Shimojo is at the forefront of research on subconscious brain functions that underlie emotional decision-making.

A 2003 study conducted by Shimojo found that human subjects who were asked to choose which of two faces was more attractive spent increasingly more time gazing at the face that they eventually chose.

Moreover, when the subjects were shown faces for varying durations, they typically chose ones they had been exposed to for longer periods.

The same phenomenon holds true for choices between abstract geometric figures, according to his results.

“The eyes decide ahead of time,” Shimojo said of what he calls the “gaze cascade effect.”

More than previously thought, people’s preferences may be tied to the interplay between what and how long they see something and their cognitive conception of attractiveness.

This runs counter to what psychophysicists call the “attractiveness template,” which assumes that people’s ideal conceptions of beauty have been imprinted on their brains through early exposures to other faces, such as their mothers’.

Shimojo’s work has found that when images of faces have been altered to eliminate possible biases due to ethnic origins, hairstyles and other characteristics, results still show strongly that someone’s gaze is subconsciously oriented toward the eventual choice.

The study even extends to texture, in which subjects were blindfolded and asked to feel two different textures and choose the one they thought “felt nicer.”

“It’s not a matter of eyes or vision. It’s a matter of attention and orienting,” Shimojo said.

His findings on “gaze cascade effect” were published in a December, 2003 article in the journal Nature Neuroscience.

He also discussed his work into how memory influences preference.

In one experiment, study subjects were repeatedly shown pictures of similar faces as well as nature scenes. He found that when someone sees a face again and again, the chance that he or she will like someone who appears similar to that face increases.

With nature scenes, however, people just get sick of them, Shimojo said.

“Lots of people will pay a fortune for an apartment or house with a beautiful vista. Don’t do that. You’ll get bored,” Shimojo said, jokingly.

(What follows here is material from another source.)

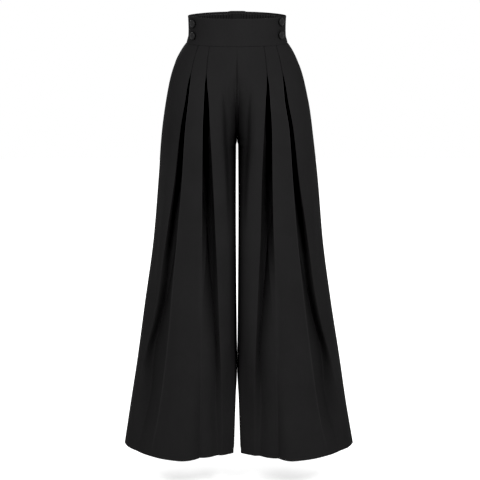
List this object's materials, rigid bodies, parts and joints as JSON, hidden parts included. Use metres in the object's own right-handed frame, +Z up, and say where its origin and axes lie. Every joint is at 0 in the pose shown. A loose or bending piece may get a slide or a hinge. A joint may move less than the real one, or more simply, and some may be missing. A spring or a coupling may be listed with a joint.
{
  "type": "palazzo pants",
  "caption": "High-waisted wide-leg trousers with a deep flat front waistband, side buttons, elastic back and released front pleats.",
  "frame": {"origin": "centre of the waist, half way up the waistband, where the wearer's waist holds the garment", "axes": "+Z up from hems to waistband, -Y to the wearer's front, +X to the wearer's left"},
  "size_m": [0.574, 0.2668, 1.0685],
  "materials": {
    "crepe": "matt charcoal black woven crepe",
    "covered_button": "charcoal black cloth stretched over a domed button"
  },
  "bodies": {
    "root": {"waistband_front": "crepe", "waistband_back": "crepe", "front_leg_right": "crepe", "front_leg_left": "crepe", "back_leg_right": "crepe", "back_leg_left": "crepe", "button_right_upper": "covered_button", "button_right_lower": "covered_button", "button_left_upper": "covered_button", "button_left_lower": "covered_button"}
  },
  "joints": []
}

The Shimojo Psychophysics Laboratory, housed at Cal Tech, concentrates exclusively on the study of perception, cognition and action in humans. While his research has been lauded worldwide, Shimojo said his work is not done.

“It’s mysterious, and I like to study mystery,” he said. “There are three challenging mysteries in human behavior neuroscience. One is emotion, the other is decision-making and, finally, consciousness. These are the topics in which neuroscience is not doing well. Preference decision-making is sitting right in the middle of these areas, and that’s why it’s worth exploring.”

Shimojo’s lecture was sponsored by Fordham College at Rose Hill and the Department of Computer and Information Science, which celebrated its 25th anniversary on April 3. He was introduced by Brennan O’Donnell, Ph.D., dean of Fordham College at Rose Hill.